The market value of land in the UK is believed to have quadrupled over the past two decades, contributing to a rise in house prices. A recent study of 14 advanced economies found that an estimated 81% of house price increases between 1950 and 2012 were down to rising land prices.

As well as introducing a progressive property tax, the report calls for the valuation of properties for tax purposes to be updated annually. It also argues that empty homes and second homes should automatically be taxed at a higher rate.

In addition, Labour is considering introducing “compulsory sale orders” giving public authorities the right to seize land left vacant or derelict and to sell it at auction, says The Times.

The new report also suggests abolishing the Stamp Duty Land Tax for people buying homes they intend to live in; abolishing inheritance tax; and the introduction of a lifetime gifts tax levied on the recipient.

“Dig deep enough into many of the problems this country faces, and you will soon hit land,” writes George Monbiot, one of the report authors, in The Guardian.

“Since 1995, land values in this country have risen by 412%. Land now accounts for an astonishing 51% of the UK’s net worth. Why? In large part because successive governments have used tax exemptions and other advantages to turn the ground beneath our feet into a speculative money machine,” he says.

Labour’s shadow Cabinet Office minister Jon Trickett said his party would be “studying these recommendations in detail”.

He added: “So much of this can be traced back to the broken system of land ownership. Concentration of land in the hands of a few has led to unwanted developments, unaffordable house prices, financial crises and environmental degradation.”
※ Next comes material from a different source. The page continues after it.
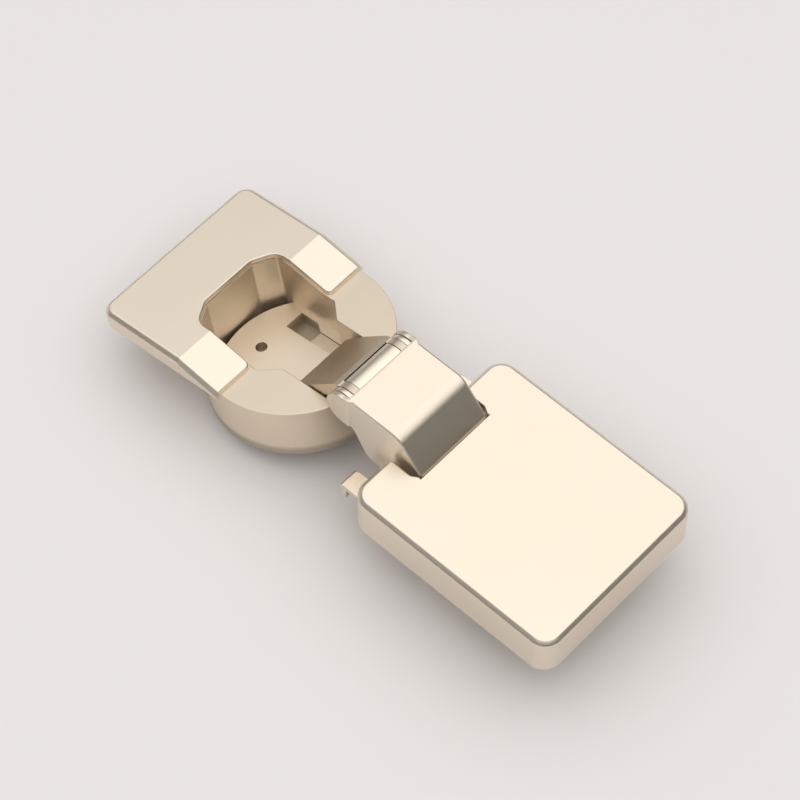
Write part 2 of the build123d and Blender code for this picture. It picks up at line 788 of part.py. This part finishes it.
def outer_top(line):
    """Whether an edge of the cup cover runs along the top of its back or sides."""
    place = door_frame.to_local_coords(line.center())
    upright = abs(line.tangent_at(0.5).dot(door_frame.z_dir)) > 0.9
    outside = abs(place.Y) > cup_cover_half - 1 or place.X < cup_cover_back + 1
    return place.Z > 0.2 and outside and not upright


with BuildPart() as cover_space:
    with BuildSketch(door_plane(-rim_thickness)) as space_outline:
        cover_sketch(space_outline, cover_wall)
    extrude(amount=rim_thickness + cup_cover_height - cup_cover_skin)
    with BuildSketch(door_side):
        with BuildLine():
            Polyline(*facet_wedge(cup_cover_skin), close=True)
        make_face()
    extrude(amount=cup_cover_half + 2, both=True, mode=Mode.SUBTRACT)
with BuildPart() as cup_cover:
    with BuildSketch(door_plane(-rim_thickness)) as cover_base:
        cover_sketch(cover_base, 0)
    extrude(amount=rim_thickness + cup_cover_height)
    with BuildSketch(door_side):
        with BuildLine():
            Polyline(*facet_wedge(0), close=True)
        make_face()
    extrude(amount=cup_cover_half + 2, both=True, mode=Mode.SUBTRACT)
    chamfer([line for line in cup_cover.edges() if outer_top(line)], cover_edge)
    add(cover_space.part, mode=Mode.SUBTRACT)
    with BuildSketch(door_plane(-rim_thickness)) as opening:
        with BuildLine():
            Polyline(*opening_outline, close=True)
        make_face()
        with Locations((arm_tip + 3, 0)):
            Rectangle(6, 3 * cup_cover_half)
        round_corners(opening, opening_half[0][0], back_corner + cut_margin)
        round_corners(opening, opening_half[1][0], side_corner + cut_margin)
        tips = opening.vertices().filter_by_position(Axis.X, arm_tip - 0.01, arm_tip + 0.01)
        fillet(tips, tip_inner_corner)
    extrude(amount=rim_thickness + cup_cover_height, mode=Mode.SUBTRACT)
    with BuildSketch(door_plane(-rim_thickness)):
        Circle(rim_radius + gap)
    extrude(amount=rim_thickness + 0.02, mode=Mode.SUBTRACT)
finish(cup_cover, "cup_cover")

# Soft-close damper: sealed housing in the floor's chamber, and the strip and rod that the link pushes
damper_w = -(floor_depth + chamber_top + chamber_height / 2)
damper_plane = Plane(origin=door_plane(damper_w).origin, x_dir=(0, 1, 0), z_dir=door_plane(0).x_dir)
with BuildPart() as damper_housing:
    with BuildSketch(damper_plane.offset(damper_back)):
        with Locations((damper_y, 0)):
            Circle(damper_radius)
    extrude(amount=damper_mouth - damper_back)
    with BuildSketch(damper_plane.offset(damper_back + 0.5)):
        with Locations((damper_y, 0)):
            Circle(piston_radius + running)
    extrude(amount=damper_mouth - damper_back - 1.0, mode=Mode.SUBTRACT)
    with BuildSketch(damper_plane.offset(damper_mouth)):
        with Locations((damper_y, 0)):
            Circle(damper_rod_radius + running)
    extrude(amount=-1.0, mode=Mode.SUBTRACT)
finish(damper_housing, "damper_housing")

rod_seat = slider_front - foot_length + 1.0
with BuildPart() as damper_rod:
    with BuildSketch(damper_plane.offset(rod_seat)):
        with Locations((damper_y, 0)):
            Circle(damper_rod_radius)
    extrude(amount=damper_mouth - 1.2 - rod_seat)
    with BuildSketch(damper_plane.offset(damper_mouth - 1.2)):
        with Locations((damper_y, 0)):
            Circle(piston_radius)
    extrude(amount=0.5)
finish(damper_rod, "damper_rod")

with BuildPart() as damper_slider:
    with BuildSketch(door_plane(-floor_depth - 0.2)):
        with Locations(((slider_back + slider_front) / 2, (slider_inner + slider_outer) / 2)):
            Rectangle(slider_front - slider_back, slider_outer - slider_inner - 2 * running)
    extrude(amount=-(slider_depth - 0.2 - running))
    with BuildSketch(door_plane(damper_w + 0.9)):
        with Locations((slider_front - foot_length / 2, (slider_inner + 0.15 + chamber_side + gap) / 2)):
            Rectangle(foot_length, slider_inner + 0.15 - chamber_side - gap)
    extrude(amount=-1.9)
    with BuildSketch(damper_plane.offset(slider_front - foot_length)):
        with Locations((damper_y, 0)):
            Circle(damper_rod_radius + 0.02)
    extrude(amount=1.0 + 0.02, mode=Mode.SUBTRACT)
finish(damper_slider, "damper_slider")
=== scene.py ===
import json
import math

import bmesh
import bpy
from mathutils import Matrix, Vector


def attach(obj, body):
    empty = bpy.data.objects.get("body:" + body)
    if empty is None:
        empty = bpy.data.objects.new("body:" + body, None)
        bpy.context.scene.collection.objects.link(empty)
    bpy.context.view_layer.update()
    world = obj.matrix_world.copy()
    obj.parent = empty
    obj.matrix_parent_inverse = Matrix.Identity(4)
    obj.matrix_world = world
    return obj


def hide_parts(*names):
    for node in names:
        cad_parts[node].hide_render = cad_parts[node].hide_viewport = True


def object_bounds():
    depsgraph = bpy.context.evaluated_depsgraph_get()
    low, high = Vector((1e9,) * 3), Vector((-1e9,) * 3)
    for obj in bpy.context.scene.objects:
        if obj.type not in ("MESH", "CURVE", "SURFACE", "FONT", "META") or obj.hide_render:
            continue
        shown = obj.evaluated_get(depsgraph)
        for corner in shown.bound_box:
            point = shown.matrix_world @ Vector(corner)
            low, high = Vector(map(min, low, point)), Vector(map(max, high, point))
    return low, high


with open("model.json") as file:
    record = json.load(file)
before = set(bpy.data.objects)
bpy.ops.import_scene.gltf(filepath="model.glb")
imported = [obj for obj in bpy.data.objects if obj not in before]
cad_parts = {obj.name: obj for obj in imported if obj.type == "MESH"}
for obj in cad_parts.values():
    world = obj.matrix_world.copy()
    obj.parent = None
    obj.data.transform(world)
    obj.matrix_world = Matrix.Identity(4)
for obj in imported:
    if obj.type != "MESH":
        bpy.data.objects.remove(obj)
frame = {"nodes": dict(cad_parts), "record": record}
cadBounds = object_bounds()
print("frame loaded:", len(frame["nodes"]), "nodes")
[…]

But not everyone is convinced. “This is confirmation that Labour would bring the policies of Venezuela to Britain,” Tory MP Priti Patel told the Daily Mail.

Housing Secretary James Brokenshire describing them as a “tax bombshell”. He said: “These proposals are extraordinary and deeply damaging in equal measure. Labour will stop at nothing to hammer families with more tax and make home ownership a pipe dream for future generations.

“Plans to seize land into public ownership also show Labour’s true colours of more and more state control.”